Sure, assets will be cheaper, especially graphic ones.

But if the split was, on PS3, just for example:
40M= 8M code + 25M assets + 1M CGI + 1M motion capture + 0.5M voiceovers + 4.5M marketing

it could become something like
4M code + 6.25M assets + 1M CGI + 1M motion capture + 0.5M voiceovers + 4.5M marketing
=17.25M on Wii

where I have taken half the cost for code (easier hardware, well known tools) and a fourth of the cost for assets (maybe it's even too big of a ratio here).

@jlauro

I assume that the cost of CGI is mainly in the man-hours needed to develop models, scenes, animations and effects, not in the farm rendering of pixels (nowadays setting up a render farm is quite cheap).
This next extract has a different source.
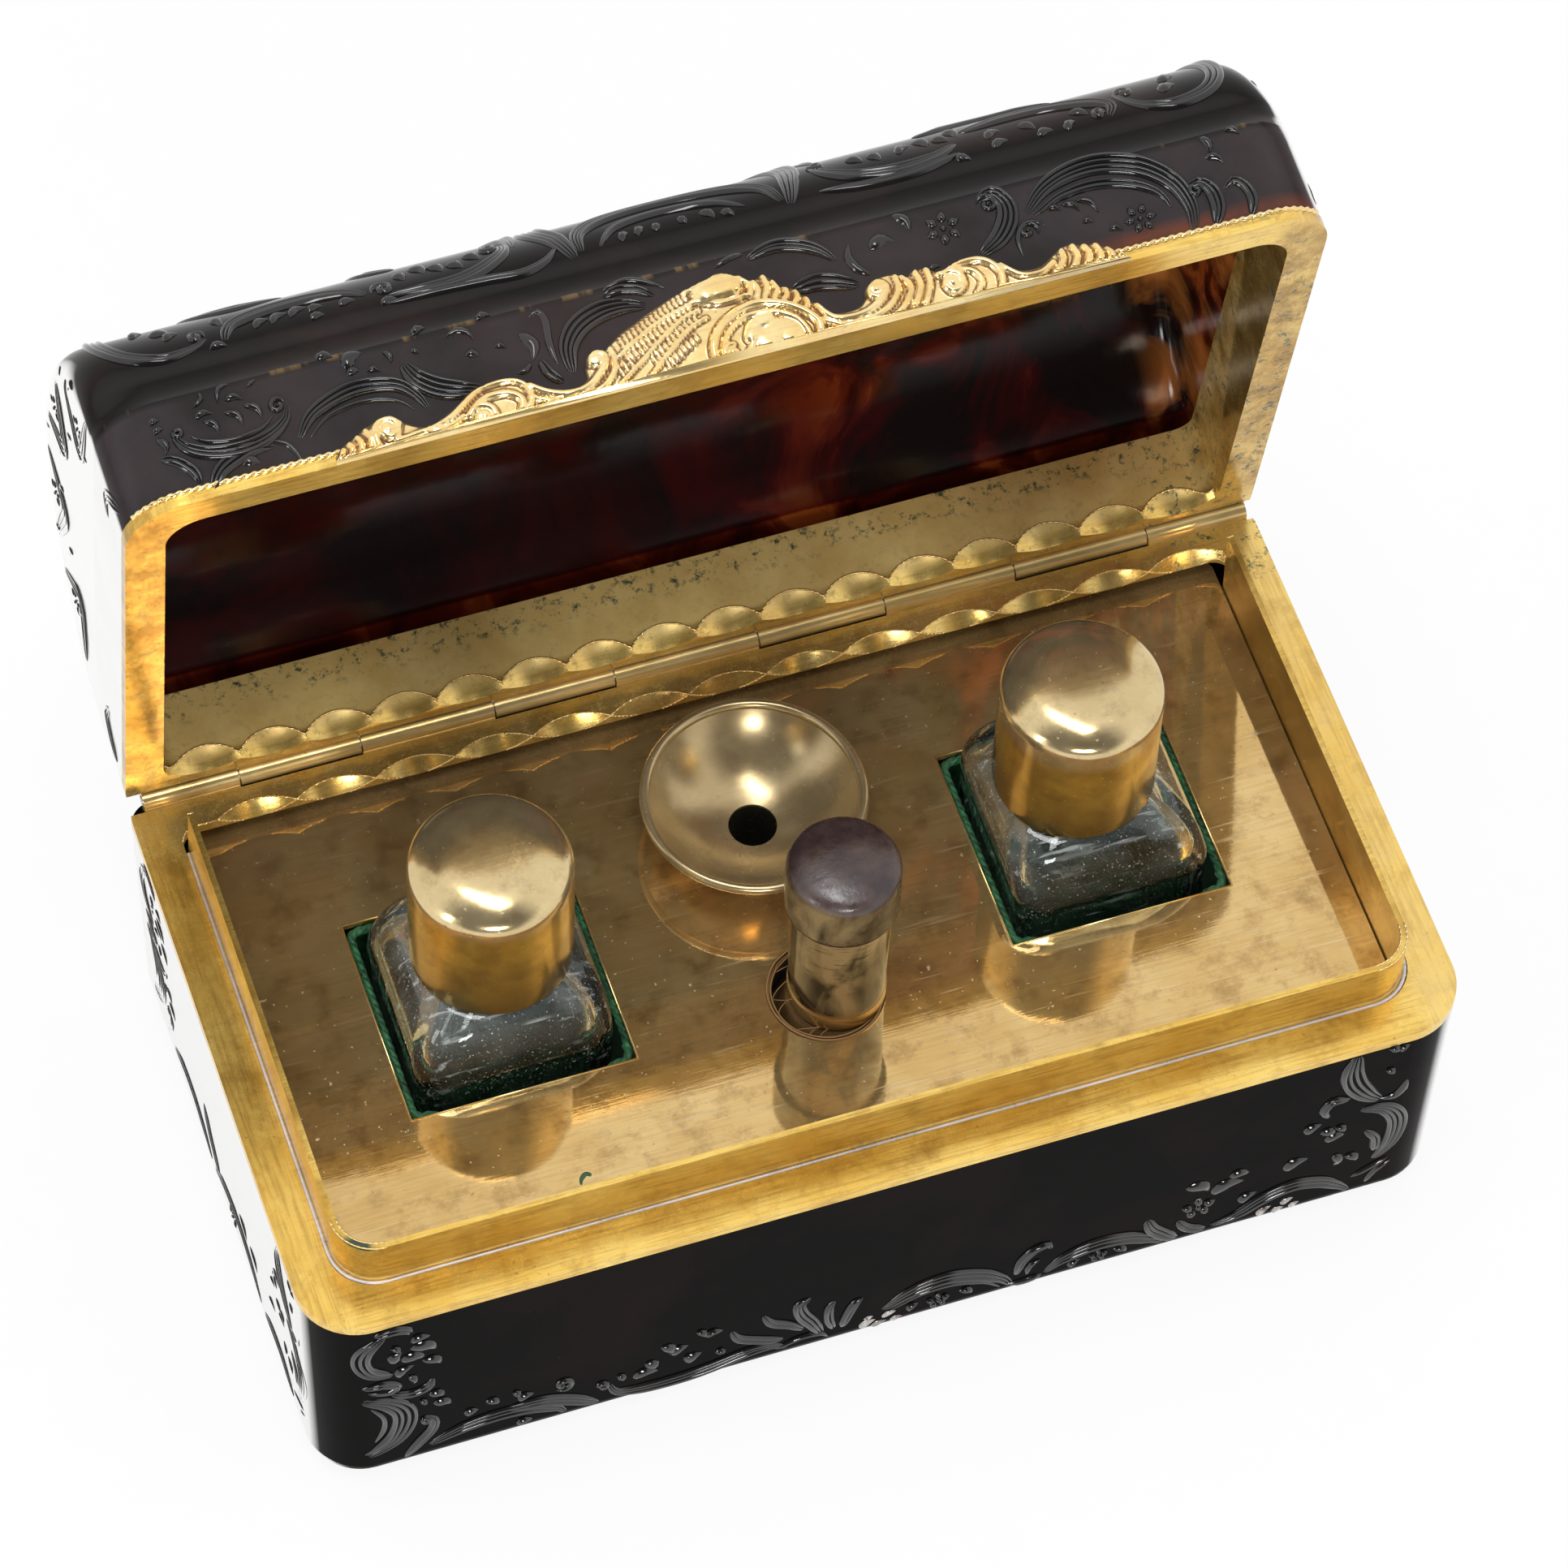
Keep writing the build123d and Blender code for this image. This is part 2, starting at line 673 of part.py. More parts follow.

And if you look at good CGIs on the PS2 (FF, for example), the assets are easily as detailed as the ones used on PS3/360, if only rendered at lower res. If 80% of the cost is in man-hours and 20% is in the rendering then by going 720p->480p you have about half the pixels (2.25 ratio), thus you only save 10%. But really, I doubt it's even that big.

Same with motion capture: I assume the cost is mainly staging the scenes, directing the actors, filming them, not analyzing the data. You will want to put a lot of stickballs anyway, because you don't know exactly how your models are going to be at that point of production.